Film odniósł znaczący sukces na świecie, otrzymał nagrody na festiwalach w Ghent i Brukseli, a Khady Sylla została namaszczona jako „przyszłość kina Afryki” przez krytyków z Le Figaro. Wtedy właśnie reżyserka popadła w depresję. – Całymi dniami nie wychodziłam z pokoju, przez rok nie pozwoliłam się zbliżyć nikomu, poza moimi synami. Wiedziałam, że popadam w stany apatii, tracę świadomość. To, czego potrzebowałam najbardziej, to towarzystwa innych, takich jak ja – mówi.
Powstały w ten sposób dokument „Une fenêtre ouverte” (fr. Otwarte okno, 2005) został zaprezentowany w tym roku Locarno. Przed projekcją Khady powiedziała kilka słów do publiczności, po czym rozpłakała się.
– To jak patrzenie na nagranie własnej sesji terapeutycznej, wspomnienie bólu i rozpaczy jaki odczuwa się, gdy człowiek zdecyduje, że potrzebuje pomocy. Bez tego nie mogłabym żyć dalej i realizować kolejnych filmów.
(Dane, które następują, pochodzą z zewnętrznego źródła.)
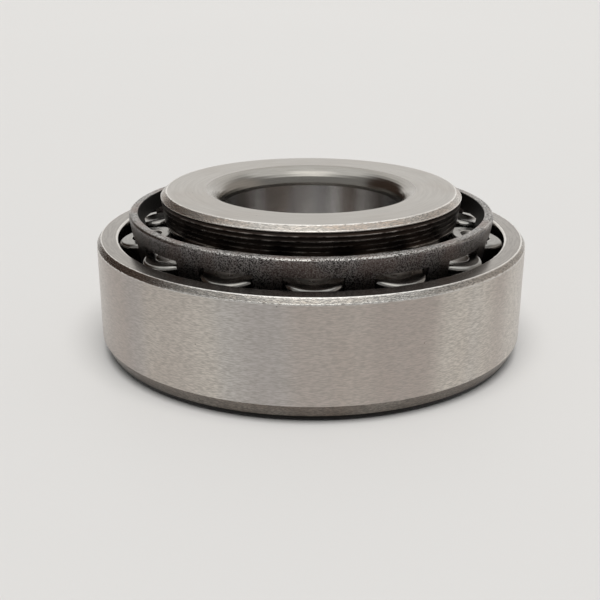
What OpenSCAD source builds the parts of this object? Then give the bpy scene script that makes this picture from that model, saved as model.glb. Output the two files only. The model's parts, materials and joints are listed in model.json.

Najnowszy projekt Khady to „La monologue de la muette”(fr. Monolog niemowy, 2008) dokument o senegalskich służących zainspirowany postacią jej matki. – Fascynują mnie afrykańskie kobiety, ich siła i odwaga, z jaką muszą każdego dnia stawiać czoła kolejnym wyzwaniom. Niewielu rozumie, że nam w Senegalu nie chodzi jak na razie o emancypację, a o odciążenie.
– Za rok chcę ponownie spróbować zekranizować „Okaleczoną”. Jeśli nie będę musiała przy tym uderzyć żadnego chłopca w wieku mojego dorosłego syna uznam, że kino Afryki idzie w dobrym kierunku.